The House will realise that the Chancellor had other means of alleviating the burden—we will use that word if the House likes it—of Surtax. In present circumstances, these reductions go far beyond anything that we could possibly contemplate. As I said before, I think that the Chancellor has chosen the midyear in the present Parliament to undertake a step that would be very unpopular nearer election time, which has not received the approval of the country as a whole and which it is misleading the public to suggest is of some benefit to the country.

That is why we have sought to reduce the excessive relaxations of Surtax that the Chancellor has proposed. Something more modest, as a token of things to come in better times, would surely have been more prudent in present circumstances, but the right hon. and learned Gentleman has gone the whole hog. That, I submit, with great respect to him, is reckless if, indeed, it is not absolutely irresponsible.

Mrs. Slater

I did not intend to speak on this Amendment, but I have a very great respect for the Financial Secretary, especially for the work he did at the Ministry of Education, and I did not enjoy hearing him say that these reliefs in Surtax were on the lines of creating harmony among the people, and particularly among our workers. It is not the sort of thing that he has said on other occasions. I do not believe that these reliefs do anything at all to create harmony and to encourage the ordinary workers.

The hon. Gentleman said that if the first Amendment were accepted it would claw back—that was the phrase he used —£4½ million out of the Surtax relief. During our debates on the National Health Service Contributions Bill, hon.
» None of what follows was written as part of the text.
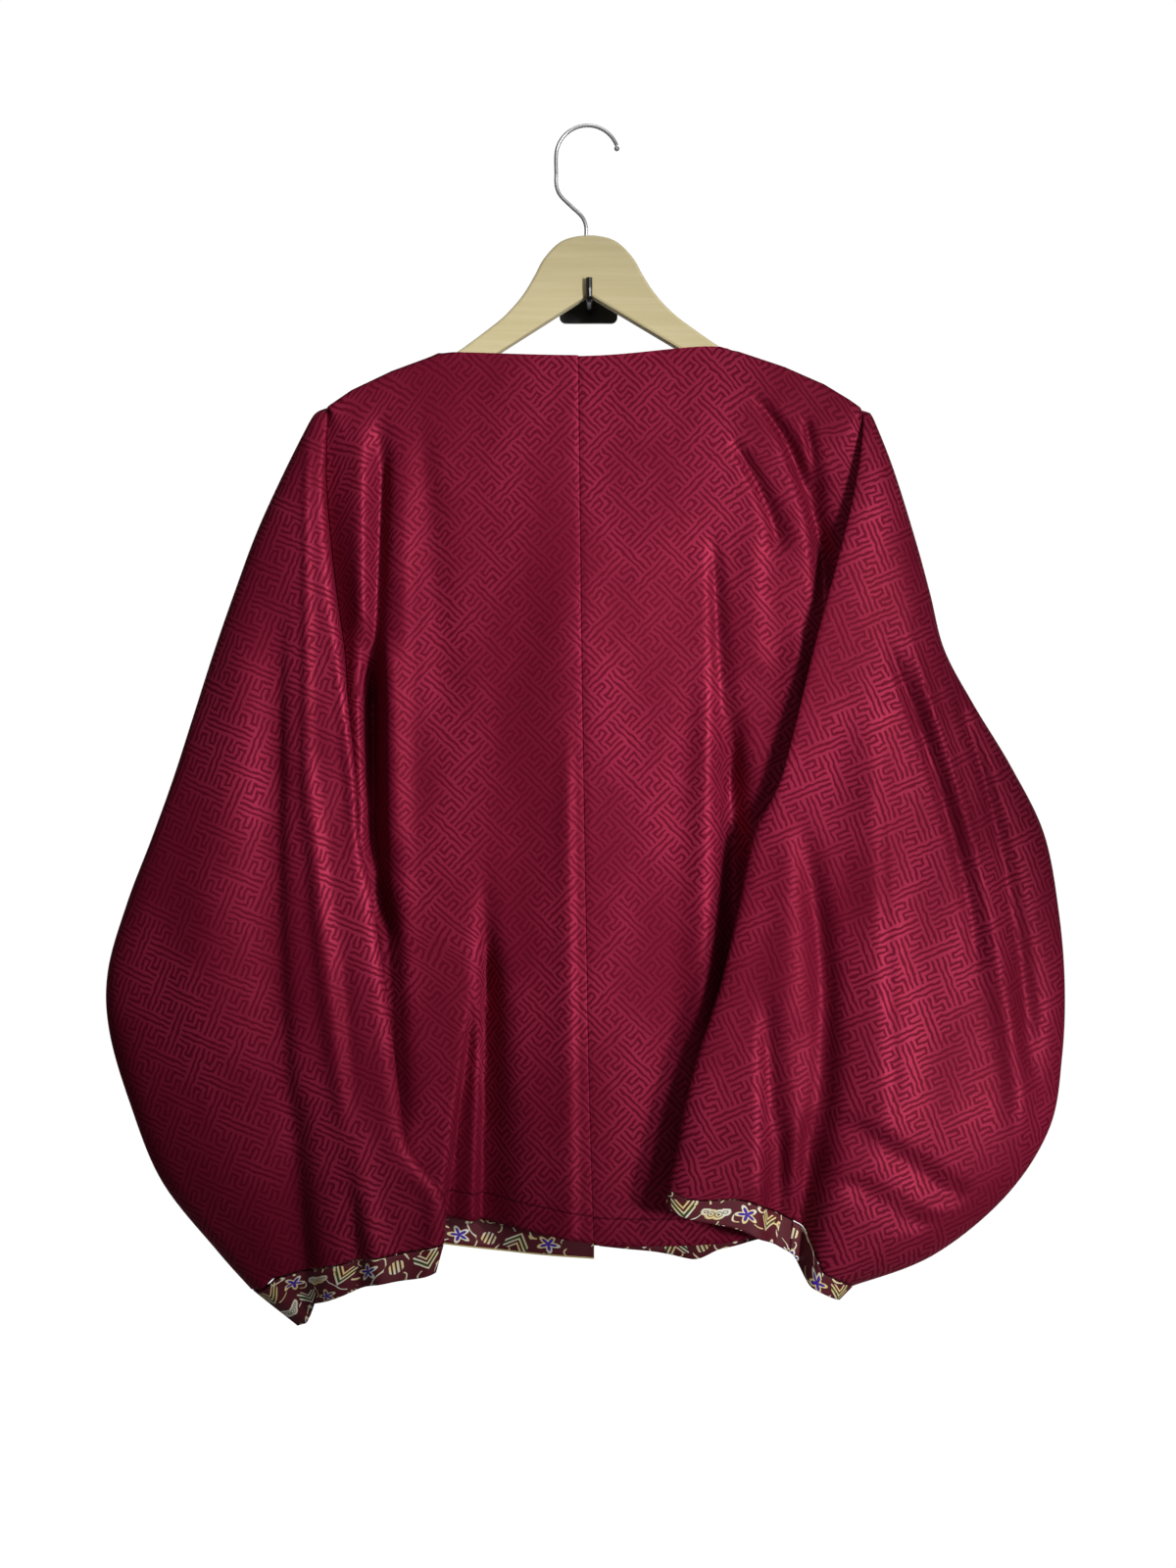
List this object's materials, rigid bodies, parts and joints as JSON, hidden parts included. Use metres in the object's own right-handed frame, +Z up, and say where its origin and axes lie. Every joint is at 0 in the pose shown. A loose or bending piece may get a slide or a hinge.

Members on this side, by Amendments relating to welfare foods, relief of old people and of the handicapped, attempted to claw back out of the amount which the Chancellor collected —because it is the Chancellor and not the Minister of Health who really collects the extra money that started to be paid yesterday, and many workers will not realise the extra charge until they receive their pay packets on Friday —£½ million, £1¼ million, £3 million, £4 million. In every case we were resisted by the Government, by these people who are most concerned tonight that not £½ million, or £1 million or £4½ million shall be taken from these poor folk to whom the Chancellor referred—the Surtax payers.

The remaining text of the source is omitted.